In Juba last July I was shown the empty and shattered cashbox which was all that was left of one small women’s co-operative’s savings after the murderous disorders of the winter of 2013-14. Without the wider and longer-term commitment of our Government to support not only grass-roots work but nation building and the creation of a responsible political culture, smaller-scale projects will always be at the mercy of political and social instabilities, which need more resources than any voluntary body can summon up. I applaud wholeheartedly the emphasis given in the excellent opening speech of the noble Lord, Lord Purvis, to this question of the long-term perspective, which we need to keep in mind, and what was said in support of that by the noble Baroness, Lady Chalker.
Intelligent and well directed government support is what saves many nations from becoming failed states. We hardly need reminding, in the light of the events of recent weeks, how readily instability leaks out from failed and failing states, with murderous effects elsewhere. The Bill offers the possibility of proper planning and consistent strategy. The commitment we are talking about today is a commitment to that task as well as the routine responses to crises and the building up of local self-sufficiency.

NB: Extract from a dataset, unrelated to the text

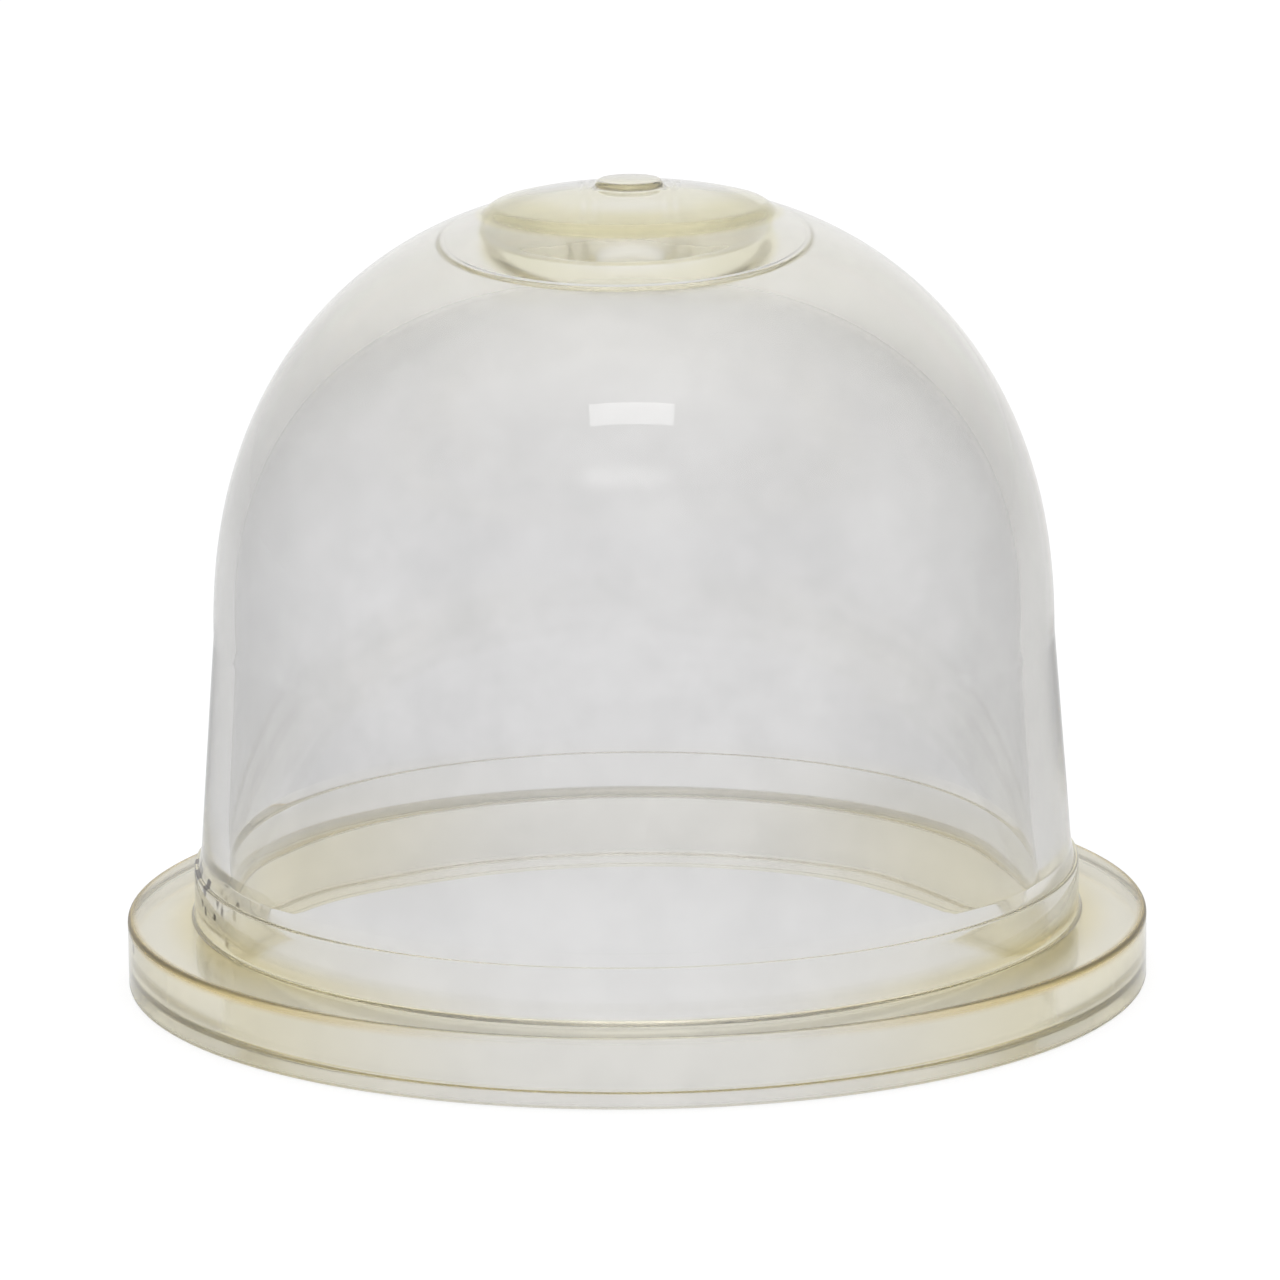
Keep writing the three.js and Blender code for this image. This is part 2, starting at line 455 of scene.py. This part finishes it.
def four_sides(tree, place, reach):
    """1 straight along X and Y, falling to CORNER_LEVEL in the four corners between, by azimuth alone."""
    x, y, _ = add_node(tree, "ShaderNodeSeparateXYZ", (place,)).outputs
    product = add_node(tree, "ShaderNodeMath", (x, y), operation="MULTIPLY")
    size = add_node(tree, "ShaderNodeMath", (product,), operation="ABSOLUTE")
    square = add_node(tree, "ShaderNodeMath", (reach, reach), operation="MULTIPLY")
    half = add_node(tree, "ShaderNodeMath", (size, square), operation="DIVIDE")
    corner = add_node(tree, "ShaderNodeMath", (half, 2.0), operation="MULTIPLY")
    levels = (corner, *CORNER_SHARE, 1.0, CORNER_LEVEL)
    return add_node(tree, "ShaderNodeMapRange", levels, interpolation_type="SMOOTHSTEP")


def white_paper():
    """Matt white paper: it shows white, keeps the bulb's shadow, and the bulb shows it a little darker."""
    material = bpy.data.materials.new("white_paper")
    tree = bare_tree(material)
    place = add_node(tree, "ShaderNodeNewGeometry").outputs["Position"]
    reach = from_axis(tree, place)
    level = four_sides(tree, place, reach)
    beyond = region(tree, (reach, *PAPER_NEAR))
    tone = add_node(tree, "ShaderNodeMix", {0: beyond, 2: 1.0, 3: level}, data_type="FLOAT")
    dimmed = add_node(tree, "ShaderNodeMath", (tone, PAPER_LEVEL), operation="MULTIPLY")
    rays = add_node(tree, "ShaderNodeLightPath").outputs
    in_glass = (rays["Is Glossy Ray"], rays["Is Transmission Ray"])
    through = add_node(tree, "ShaderNodeMath", in_glass, operation="MAXIMUM")
    in_bulb = add_node(tree, "ShaderNodeMath", (through, dimmed), operation="MULTIPLY")
    to_eye = add_node(tree, "ShaderNodeMath", (rays["Is Camera Ray"], FLOOR_LIFT), operation="MULTIPLY")
    lift = add_node(tree, "ShaderNodeMath", (in_bulb, to_eye), operation="MAXIMUM")
    glow = add_node(tree, "ShaderNodeEmission", {"Color": WHITE, "Strength": lift})
    paper = add_node(tree, "ShaderNodeBsdfDiffuse", {"Color": (FLOOR_TONE,) * 3 + (1,)})
    both = add_node(tree, "ShaderNodeAddShader", (glow, paper))
    add_node(tree, "ShaderNodeOutputMaterial", {"Surface": both})
    return material


def white_floor():
    """A flat sheet just under the flange."""
    mesh = bpy.data.meshes.new("floor")
    corners = [(-1, -1), (1, -1), (1, 1), (-1, 1)]
    mesh.from_pydata([(x * FLOOR_HALF, y * FLOOR_HALF, -FLOOR_DROP) for x, y in corners], [], [(0, 1, 2, 3)])
    floor = bpy.data.objects.new("floor", mesh)
    floor.data.materials.append(white_paper())
    bpy.context.scene.collection.objects.link(floor)


def studio_room():
    """World light: four white sides, dimmer corners, a brighter overhead, and plain white to the eye."""
    world = bpy.data.worlds.new("studio_room")
    bpy.context.scene.world = world
    tree = bare_tree(world)
    way = add_node(tree, "ShaderNodeTexCoord").outputs["Generated"]
    height = add_node(tree, "ShaderNodeSeparateXYZ", (way,)).outputs["Z"]
    reach = from_axis(tree, way)
    horizon = add_node(
        tree, "ShaderNodeMapRange", (height, *HORIZON, HORIZON_LEVEL, 1.0), interpolation_type="SMOOTHSTEP"
    )
    upper = add_node(
        tree, "ShaderNodeMapRange", (height, *OVERHEAD, 1.0, OVERHEAD_LEVEL), interpolation_type="SMOOTHSTEP"
    )
    overhead = add_node(tree, "ShaderNodeMath", (horizon, upper), operation="MULTIPLY")
    sideways = region(tree, (reach, *SIDEWAYS))
    sides = four_sides(tree, way, reach)
    room = add_node(tree, "ShaderNodeMix", {0: sideways, 2: overhead, 3: sides}, data_type="FLOAT")
    camera = add_node(tree, "ShaderNodeLightPath").outputs["Is Camera Ray"]
    strength = add_node(tree, "ShaderNodeMath", (camera, room), operation="MAXIMUM")
    light = add_node(tree, "ShaderNodeBackground", {"Color": WHITE, "Strength": strength})
    add_node(tree, "ShaderNodeOutputWorld", {"Surface": light})


def strip_lamp():
    """A small strip of light in front and above, seen as the one glint on the crown."""
    lamp = bpy.data.lights.new("strip_lamp", "AREA")
    lamp.shape = "RECTANGLE"
    lamp.size, lamp.size_y = LAMP_SIZE
    lamp.energy = LAMP_LEVEL * math.pi * LAMP_SIZE[0] * LAMP_SIZE[1]
    strip = bpy.data.objects.new("strip_lamp", lamp)
    bpy.context.scene.collection.objects.link(strip)
    aim = Vector((0, -math.cos(LAMP_RISE), math.sin(LAMP_RISE)))
    strip.location = Vector((0, 0, SPRING_LINE)) + aim * LAMP_AWAY
    strip.rotation_euler = aim.to_track_quat("Z", "Y").to_euler()


# The camera that the photograph's ellipses give: frame in pixels, distance in metres
PHOTO_SIZE = 1280
PHOTO_FOCAL = 8300.0
PHOTO_BASE = (637.5, 971.2)
CAMERA_AWAY = 0.18
CAMERA_RISE = math.radians(14.95)
CAMERA_ROLL = math.radians(0.6)
SENSOR = 36.0
NEAREST_SEEN = 0.01


def photo_camera():
    """A camera at the photograph's angle, with the flange's middle at its place in the frame."""
    lens = bpy.data.cameras.new("camera")
    camera = bpy.data.objects.new("camera", lens)
    bpy.context.scene.collection.objects.link(camera)
    across, down = (place - PHOTO_SIZE / 2 for place in PHOTO_BASE)
    cos, sin = math.cos(CAMERA_ROLL), math.sin(CAMERA_ROLL)
    pitch = CAMERA_RISE - math.atan((down * cos + across * sin) / PHOTO_FOCAL)
    yaw = math.atan((across * cos - down * sin) / PHOTO_FOCAL)
    camera.location = (0, -CAMERA_AWAY * math.cos(CAMERA_RISE), CAMERA_AWAY * math.sin(CAMERA_RISE))
    level = Euler((math.pi / 2 - pitch, 0, yaw)).to_matrix()
    camera.rotation_euler = (level @ Matrix.Rotation(-CAMERA_ROLL, 3, "Z")).to_euler()
    lens.sensor_width = SENSOR
    lens.lens = SENSOR * PHOTO_FOCAL / PHOTO_SIZE
    lens.clip_start = NEAREST_SEEN
    bpy.context.scene.camera = camera


# Light turns this often inside the plastic before it is lost
LIGHT_BOUNCES = 20


def main():
    """The bulb on its paper, in its room and before its camera."""
    photo_camera()
    white_floor()
    studio_room()
    strip_lamp()
    bulb = turned("clear_bulb", inside_line(), outside_line())
    bulb.data.materials.append(aged_clear_polyurethane())
    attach(bulb, "root")
    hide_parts("primer_bulb")
    scene = bpy.context.scene
    scene.view_settings.view_transform = "Standard"
    scene.cycles.max_bounces = LIGHT_BOUNCES
    scene.cycles.transmission_bounces = LIGHT_BOUNCES
    scene.cycles.glossy_bounces = LIGHT_BOUNCES


main()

Another word for a commitment is a “treaty”. We have always regarded it as a matter of national honour to keep our treaty obligations. These are obligations of mutual defence and support. I believe that what we are being invited to do in taking the Bill forward is likewise a matter of our honour, our self-respect as a nation. We are making a treaty with those who inhabit a poorer and more risk-laden environment than ourselves, a treaty which recognises that what people need to be defended from is not just aggression from outside but chaos and need within. I am delighted to think that we are still a society willing to make and keep such commitments of honour. I believe, on the basis of the continuing generosity of so many supporters of our work at Christian Aid and that of other charities, that even in a time of financial stringency the people of the United Kingdom still care profoundly about behaving honourably towards their less fortunate neighbours.